What you have to do:
Reproduce the entries shown below only from the line with "const capital = new" down to the line with "if empty is", keeping both end lines and copying each one exactly.

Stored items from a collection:
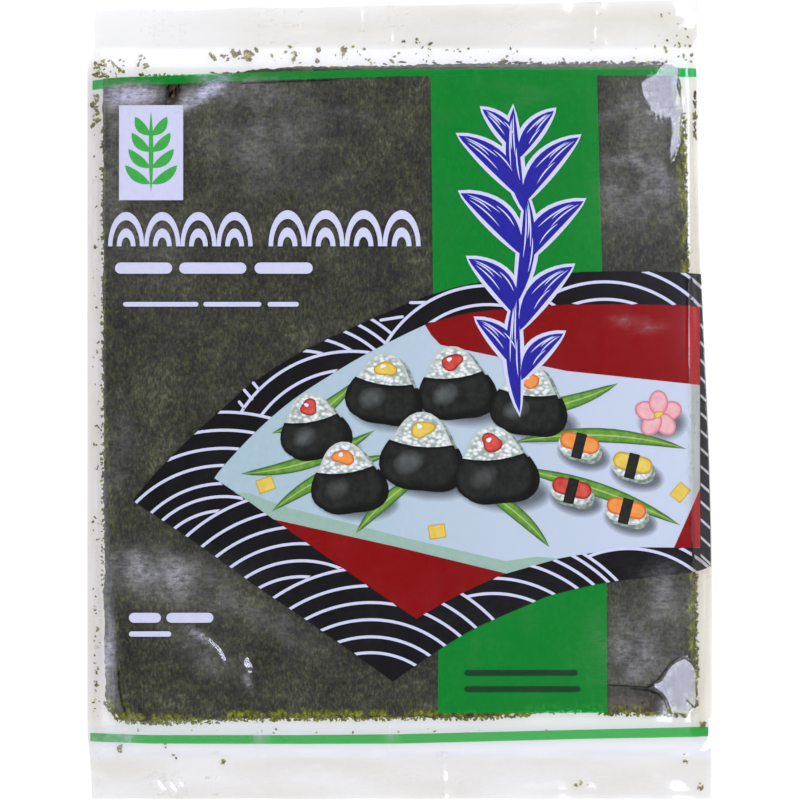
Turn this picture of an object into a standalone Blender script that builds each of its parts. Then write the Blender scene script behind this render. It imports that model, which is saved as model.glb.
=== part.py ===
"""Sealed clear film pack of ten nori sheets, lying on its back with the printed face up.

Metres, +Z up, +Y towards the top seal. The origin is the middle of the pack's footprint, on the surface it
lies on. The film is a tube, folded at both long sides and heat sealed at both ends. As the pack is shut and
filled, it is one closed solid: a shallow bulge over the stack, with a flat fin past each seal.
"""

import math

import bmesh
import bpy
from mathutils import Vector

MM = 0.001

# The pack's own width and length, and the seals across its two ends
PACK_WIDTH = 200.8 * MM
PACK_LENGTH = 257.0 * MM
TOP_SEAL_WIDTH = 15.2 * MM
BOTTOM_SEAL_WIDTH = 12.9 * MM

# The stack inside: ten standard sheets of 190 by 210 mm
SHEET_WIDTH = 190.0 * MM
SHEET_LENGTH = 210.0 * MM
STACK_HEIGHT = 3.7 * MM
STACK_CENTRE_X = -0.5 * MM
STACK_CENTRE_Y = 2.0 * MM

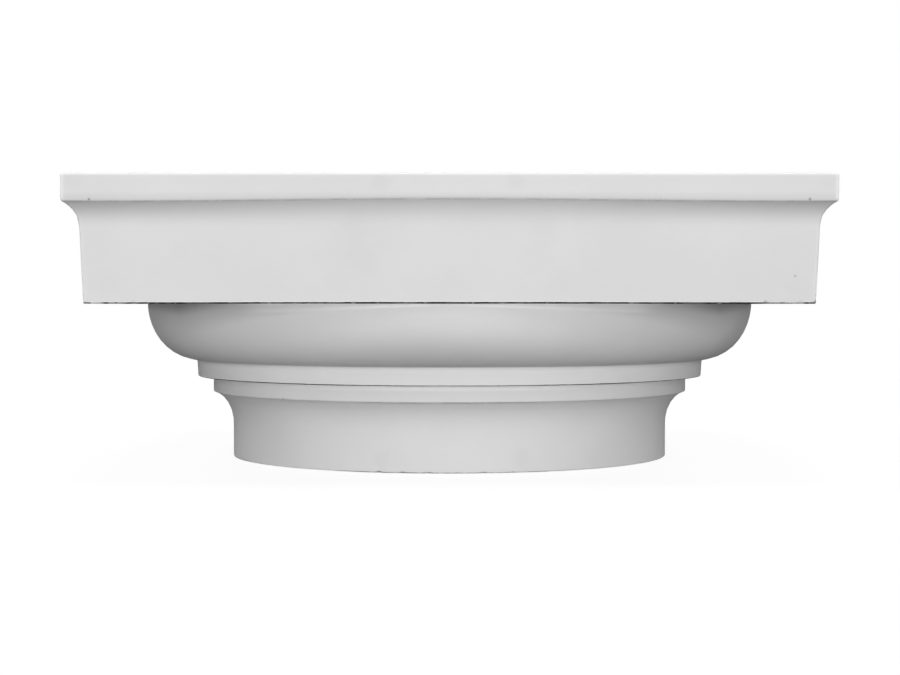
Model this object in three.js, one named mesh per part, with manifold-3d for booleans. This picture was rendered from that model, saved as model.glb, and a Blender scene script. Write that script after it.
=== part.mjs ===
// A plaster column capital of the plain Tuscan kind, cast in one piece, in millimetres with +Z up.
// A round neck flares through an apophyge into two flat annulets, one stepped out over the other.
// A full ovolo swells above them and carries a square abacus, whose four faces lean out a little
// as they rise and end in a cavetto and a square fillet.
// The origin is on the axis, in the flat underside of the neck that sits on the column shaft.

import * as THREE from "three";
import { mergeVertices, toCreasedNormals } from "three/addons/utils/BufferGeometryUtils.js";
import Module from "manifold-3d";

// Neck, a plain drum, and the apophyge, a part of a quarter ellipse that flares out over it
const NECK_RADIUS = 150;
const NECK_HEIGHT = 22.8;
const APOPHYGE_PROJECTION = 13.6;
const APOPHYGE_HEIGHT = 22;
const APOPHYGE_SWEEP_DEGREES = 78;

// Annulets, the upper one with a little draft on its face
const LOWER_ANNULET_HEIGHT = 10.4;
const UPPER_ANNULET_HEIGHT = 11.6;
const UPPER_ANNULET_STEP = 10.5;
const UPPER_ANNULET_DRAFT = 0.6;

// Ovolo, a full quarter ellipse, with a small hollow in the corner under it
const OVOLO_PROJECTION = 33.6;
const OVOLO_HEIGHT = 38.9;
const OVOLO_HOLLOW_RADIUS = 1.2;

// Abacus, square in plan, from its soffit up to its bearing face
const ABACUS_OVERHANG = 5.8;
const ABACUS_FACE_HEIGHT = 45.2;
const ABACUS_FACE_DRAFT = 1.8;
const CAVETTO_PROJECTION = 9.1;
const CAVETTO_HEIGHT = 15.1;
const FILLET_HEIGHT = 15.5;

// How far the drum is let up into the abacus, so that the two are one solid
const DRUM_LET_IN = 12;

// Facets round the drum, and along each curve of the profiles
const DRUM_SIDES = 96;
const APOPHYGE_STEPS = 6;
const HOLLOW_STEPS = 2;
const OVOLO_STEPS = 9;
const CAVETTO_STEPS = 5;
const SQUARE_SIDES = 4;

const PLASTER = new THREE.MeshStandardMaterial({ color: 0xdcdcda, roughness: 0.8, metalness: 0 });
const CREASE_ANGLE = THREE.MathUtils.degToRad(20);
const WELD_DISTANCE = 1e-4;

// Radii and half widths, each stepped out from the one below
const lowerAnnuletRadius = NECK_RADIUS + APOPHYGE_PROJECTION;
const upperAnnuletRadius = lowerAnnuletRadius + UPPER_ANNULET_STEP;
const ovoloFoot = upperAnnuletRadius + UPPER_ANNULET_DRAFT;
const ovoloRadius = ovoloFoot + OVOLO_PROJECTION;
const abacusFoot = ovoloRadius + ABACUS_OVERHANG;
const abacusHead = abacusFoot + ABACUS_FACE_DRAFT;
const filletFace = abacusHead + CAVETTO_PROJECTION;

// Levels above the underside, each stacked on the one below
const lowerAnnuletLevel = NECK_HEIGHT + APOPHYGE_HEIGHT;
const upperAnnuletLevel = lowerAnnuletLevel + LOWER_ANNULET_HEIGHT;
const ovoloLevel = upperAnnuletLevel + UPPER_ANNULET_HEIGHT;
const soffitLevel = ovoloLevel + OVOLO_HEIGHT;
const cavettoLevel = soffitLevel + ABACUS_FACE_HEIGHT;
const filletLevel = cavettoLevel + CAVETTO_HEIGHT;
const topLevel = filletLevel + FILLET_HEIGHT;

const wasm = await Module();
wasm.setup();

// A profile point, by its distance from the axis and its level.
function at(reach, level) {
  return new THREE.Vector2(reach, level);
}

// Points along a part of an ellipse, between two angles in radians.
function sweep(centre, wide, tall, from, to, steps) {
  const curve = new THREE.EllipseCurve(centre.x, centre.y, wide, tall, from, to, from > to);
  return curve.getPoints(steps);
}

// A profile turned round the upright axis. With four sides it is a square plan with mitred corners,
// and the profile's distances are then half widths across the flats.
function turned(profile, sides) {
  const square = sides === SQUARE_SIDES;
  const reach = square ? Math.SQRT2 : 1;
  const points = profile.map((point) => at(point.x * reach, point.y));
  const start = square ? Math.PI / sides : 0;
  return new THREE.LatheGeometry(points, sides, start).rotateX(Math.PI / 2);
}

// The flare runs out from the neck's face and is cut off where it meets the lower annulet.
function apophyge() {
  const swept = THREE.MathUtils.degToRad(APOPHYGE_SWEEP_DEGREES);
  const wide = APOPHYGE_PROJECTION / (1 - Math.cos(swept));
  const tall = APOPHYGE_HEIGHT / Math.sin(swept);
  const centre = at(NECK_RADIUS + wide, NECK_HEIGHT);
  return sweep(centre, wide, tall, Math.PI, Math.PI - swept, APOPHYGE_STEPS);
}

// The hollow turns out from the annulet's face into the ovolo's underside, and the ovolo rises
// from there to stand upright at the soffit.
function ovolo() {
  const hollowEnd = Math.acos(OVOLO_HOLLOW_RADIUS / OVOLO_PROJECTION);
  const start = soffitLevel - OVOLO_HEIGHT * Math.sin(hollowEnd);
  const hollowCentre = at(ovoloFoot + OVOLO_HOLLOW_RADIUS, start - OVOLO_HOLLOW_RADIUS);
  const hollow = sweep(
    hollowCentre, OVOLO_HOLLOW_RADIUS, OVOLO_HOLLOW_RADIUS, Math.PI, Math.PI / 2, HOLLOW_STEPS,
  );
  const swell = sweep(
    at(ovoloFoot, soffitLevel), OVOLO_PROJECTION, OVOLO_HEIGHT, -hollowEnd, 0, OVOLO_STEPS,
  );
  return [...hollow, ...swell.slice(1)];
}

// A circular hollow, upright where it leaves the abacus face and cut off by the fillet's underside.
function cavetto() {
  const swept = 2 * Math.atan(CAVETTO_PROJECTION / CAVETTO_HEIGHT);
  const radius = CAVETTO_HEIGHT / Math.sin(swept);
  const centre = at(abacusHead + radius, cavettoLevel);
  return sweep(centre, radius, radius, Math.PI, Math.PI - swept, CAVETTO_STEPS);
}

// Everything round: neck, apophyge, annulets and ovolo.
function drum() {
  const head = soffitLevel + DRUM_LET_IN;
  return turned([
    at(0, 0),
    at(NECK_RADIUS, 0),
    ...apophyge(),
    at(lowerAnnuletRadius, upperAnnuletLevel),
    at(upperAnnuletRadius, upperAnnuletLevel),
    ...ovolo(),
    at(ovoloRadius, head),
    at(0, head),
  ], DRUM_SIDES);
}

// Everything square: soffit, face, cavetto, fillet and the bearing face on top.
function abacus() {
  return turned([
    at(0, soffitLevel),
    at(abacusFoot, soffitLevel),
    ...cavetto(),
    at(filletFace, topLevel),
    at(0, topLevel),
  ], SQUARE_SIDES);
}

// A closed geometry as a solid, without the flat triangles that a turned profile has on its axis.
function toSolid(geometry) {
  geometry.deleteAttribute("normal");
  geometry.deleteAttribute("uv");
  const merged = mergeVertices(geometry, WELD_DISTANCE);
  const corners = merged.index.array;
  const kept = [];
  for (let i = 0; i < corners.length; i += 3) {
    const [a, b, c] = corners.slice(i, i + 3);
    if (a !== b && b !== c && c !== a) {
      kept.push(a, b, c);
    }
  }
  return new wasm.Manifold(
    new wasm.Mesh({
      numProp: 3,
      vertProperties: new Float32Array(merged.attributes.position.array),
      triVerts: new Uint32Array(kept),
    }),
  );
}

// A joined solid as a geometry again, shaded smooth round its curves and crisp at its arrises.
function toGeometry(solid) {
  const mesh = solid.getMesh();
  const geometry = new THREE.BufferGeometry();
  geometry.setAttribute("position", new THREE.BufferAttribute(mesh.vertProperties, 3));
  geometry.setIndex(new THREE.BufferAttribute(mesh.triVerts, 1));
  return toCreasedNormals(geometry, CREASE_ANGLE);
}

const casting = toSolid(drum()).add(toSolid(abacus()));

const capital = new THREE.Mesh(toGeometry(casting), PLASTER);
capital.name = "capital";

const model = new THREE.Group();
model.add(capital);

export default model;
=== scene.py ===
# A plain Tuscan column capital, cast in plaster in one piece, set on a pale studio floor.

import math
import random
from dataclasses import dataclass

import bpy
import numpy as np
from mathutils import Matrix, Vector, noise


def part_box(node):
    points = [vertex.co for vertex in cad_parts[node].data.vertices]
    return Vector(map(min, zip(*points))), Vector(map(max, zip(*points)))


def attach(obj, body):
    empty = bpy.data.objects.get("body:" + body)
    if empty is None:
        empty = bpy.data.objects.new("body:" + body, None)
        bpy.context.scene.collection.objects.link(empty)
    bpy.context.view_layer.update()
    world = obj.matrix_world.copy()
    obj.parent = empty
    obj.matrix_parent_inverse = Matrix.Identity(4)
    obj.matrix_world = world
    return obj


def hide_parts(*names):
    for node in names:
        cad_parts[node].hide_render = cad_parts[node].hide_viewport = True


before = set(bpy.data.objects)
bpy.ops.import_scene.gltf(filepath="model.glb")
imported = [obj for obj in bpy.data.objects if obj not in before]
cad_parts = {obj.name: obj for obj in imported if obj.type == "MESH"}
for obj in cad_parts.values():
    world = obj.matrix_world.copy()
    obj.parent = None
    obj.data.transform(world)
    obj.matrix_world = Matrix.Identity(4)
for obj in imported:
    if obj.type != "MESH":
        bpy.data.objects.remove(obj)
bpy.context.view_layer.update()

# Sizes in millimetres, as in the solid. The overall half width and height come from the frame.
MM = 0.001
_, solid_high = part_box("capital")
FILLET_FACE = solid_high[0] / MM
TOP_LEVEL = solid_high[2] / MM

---

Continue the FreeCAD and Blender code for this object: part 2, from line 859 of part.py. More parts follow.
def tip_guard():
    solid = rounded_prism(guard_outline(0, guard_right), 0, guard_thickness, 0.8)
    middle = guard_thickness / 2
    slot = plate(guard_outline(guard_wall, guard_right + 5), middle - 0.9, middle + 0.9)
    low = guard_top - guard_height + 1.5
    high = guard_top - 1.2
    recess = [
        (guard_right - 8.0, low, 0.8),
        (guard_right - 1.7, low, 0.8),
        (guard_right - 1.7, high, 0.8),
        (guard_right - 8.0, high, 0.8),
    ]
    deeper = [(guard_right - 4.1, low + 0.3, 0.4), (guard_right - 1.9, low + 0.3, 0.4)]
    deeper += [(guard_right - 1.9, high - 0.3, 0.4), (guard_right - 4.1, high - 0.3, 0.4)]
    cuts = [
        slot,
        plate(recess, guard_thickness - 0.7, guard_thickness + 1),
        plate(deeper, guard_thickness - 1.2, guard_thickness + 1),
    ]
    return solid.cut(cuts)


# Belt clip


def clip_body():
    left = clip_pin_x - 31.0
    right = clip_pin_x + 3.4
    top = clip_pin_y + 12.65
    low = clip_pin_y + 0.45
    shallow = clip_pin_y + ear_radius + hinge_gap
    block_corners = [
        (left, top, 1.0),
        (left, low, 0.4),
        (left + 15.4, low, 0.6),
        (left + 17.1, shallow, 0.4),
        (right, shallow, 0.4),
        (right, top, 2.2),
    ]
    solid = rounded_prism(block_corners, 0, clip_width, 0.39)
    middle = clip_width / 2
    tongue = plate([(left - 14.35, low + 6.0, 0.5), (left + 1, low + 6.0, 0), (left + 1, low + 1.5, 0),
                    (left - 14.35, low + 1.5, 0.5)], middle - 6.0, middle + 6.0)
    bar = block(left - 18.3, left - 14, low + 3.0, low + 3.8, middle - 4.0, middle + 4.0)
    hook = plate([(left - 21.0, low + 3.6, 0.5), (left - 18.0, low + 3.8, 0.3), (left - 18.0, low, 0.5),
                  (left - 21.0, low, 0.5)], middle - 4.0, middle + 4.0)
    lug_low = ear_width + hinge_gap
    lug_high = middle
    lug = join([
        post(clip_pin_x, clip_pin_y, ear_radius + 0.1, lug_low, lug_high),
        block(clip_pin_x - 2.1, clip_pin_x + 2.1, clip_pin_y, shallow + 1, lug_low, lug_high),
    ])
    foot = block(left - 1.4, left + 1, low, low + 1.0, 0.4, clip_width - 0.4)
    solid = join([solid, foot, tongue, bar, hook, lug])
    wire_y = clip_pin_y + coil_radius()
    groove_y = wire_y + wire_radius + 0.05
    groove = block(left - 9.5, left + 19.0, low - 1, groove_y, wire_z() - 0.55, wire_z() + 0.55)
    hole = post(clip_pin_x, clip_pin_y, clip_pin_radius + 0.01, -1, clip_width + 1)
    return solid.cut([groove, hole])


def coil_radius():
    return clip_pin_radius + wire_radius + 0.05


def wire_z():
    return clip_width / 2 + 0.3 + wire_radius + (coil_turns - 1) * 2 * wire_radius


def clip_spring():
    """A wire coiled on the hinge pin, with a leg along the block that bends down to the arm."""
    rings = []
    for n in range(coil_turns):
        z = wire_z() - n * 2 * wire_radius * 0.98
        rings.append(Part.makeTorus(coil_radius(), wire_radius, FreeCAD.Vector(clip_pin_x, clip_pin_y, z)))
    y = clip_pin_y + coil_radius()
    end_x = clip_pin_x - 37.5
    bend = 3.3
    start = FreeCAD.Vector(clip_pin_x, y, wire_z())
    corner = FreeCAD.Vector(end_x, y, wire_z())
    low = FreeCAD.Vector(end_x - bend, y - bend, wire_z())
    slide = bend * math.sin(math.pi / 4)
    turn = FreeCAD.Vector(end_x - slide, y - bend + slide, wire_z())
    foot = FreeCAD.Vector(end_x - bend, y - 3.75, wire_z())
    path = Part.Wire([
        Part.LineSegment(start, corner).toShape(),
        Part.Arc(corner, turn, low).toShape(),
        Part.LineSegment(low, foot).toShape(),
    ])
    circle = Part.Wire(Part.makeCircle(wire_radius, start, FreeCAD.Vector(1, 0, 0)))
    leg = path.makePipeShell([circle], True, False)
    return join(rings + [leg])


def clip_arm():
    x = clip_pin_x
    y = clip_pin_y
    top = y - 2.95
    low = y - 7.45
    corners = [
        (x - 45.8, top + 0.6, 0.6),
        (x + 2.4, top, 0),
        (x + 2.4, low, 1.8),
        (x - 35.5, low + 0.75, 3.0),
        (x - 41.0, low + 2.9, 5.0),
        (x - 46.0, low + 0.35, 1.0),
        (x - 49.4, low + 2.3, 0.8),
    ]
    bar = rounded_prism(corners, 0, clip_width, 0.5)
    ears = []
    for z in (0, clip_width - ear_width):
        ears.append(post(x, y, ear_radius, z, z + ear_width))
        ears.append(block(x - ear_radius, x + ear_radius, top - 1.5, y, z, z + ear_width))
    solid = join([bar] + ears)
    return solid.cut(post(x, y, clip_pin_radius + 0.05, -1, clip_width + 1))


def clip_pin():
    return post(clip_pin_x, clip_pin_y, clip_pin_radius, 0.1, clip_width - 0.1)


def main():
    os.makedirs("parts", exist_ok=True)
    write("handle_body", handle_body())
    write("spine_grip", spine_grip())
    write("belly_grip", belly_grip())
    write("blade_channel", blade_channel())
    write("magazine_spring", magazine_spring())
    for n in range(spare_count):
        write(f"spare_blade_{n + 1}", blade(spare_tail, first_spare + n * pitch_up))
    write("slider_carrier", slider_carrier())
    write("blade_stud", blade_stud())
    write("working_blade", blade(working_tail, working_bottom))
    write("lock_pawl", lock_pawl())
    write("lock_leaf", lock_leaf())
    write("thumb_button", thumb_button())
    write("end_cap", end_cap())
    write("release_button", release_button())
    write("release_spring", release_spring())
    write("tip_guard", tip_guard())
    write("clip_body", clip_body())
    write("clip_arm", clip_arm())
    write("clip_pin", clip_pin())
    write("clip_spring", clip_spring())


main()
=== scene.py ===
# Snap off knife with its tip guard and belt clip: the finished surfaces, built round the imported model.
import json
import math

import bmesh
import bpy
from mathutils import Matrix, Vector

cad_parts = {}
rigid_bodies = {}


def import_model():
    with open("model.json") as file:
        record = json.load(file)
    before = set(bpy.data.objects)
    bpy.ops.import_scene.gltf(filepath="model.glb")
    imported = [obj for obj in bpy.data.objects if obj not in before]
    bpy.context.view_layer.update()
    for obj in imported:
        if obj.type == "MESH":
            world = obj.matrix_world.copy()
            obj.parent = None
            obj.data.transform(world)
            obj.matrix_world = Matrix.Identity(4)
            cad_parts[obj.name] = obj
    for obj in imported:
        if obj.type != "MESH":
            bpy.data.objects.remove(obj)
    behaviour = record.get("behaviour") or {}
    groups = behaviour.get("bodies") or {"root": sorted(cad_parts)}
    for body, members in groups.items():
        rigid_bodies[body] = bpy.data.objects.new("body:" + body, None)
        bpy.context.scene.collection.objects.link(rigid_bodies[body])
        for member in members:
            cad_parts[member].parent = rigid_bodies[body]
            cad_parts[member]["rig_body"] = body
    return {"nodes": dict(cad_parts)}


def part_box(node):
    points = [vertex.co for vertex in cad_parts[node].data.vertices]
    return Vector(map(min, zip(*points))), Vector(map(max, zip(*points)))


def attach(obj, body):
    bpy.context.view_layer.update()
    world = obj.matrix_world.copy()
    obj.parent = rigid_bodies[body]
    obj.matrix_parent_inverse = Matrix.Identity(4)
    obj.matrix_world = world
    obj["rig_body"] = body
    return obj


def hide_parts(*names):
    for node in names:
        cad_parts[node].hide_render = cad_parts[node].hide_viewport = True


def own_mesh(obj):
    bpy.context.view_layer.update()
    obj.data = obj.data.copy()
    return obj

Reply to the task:
const capital = new THREE.Mesh(toGeometry(casting), PLASTER);
capital.name = "capital";

const model = new THREE.Group();
model.add(capital);

export default model;
=== scene.py ===
# A plain Tuscan column capital, cast in plaster in one piece, set on a pale studio floor.

import math
import random
from dataclasses import dataclass

import bpy
import numpy as np
from mathutils import Matrix, Vector, noise


def part_box(node):
    points = [vertex.co for vertex in cad_parts[node].data.vertices]
    return Vector(map(min, zip(*points))), Vector(map(max, zip(*points)))


def attach(obj, body):
    empty = bpy.data.objects.get("body:" + body)
    if empty is None:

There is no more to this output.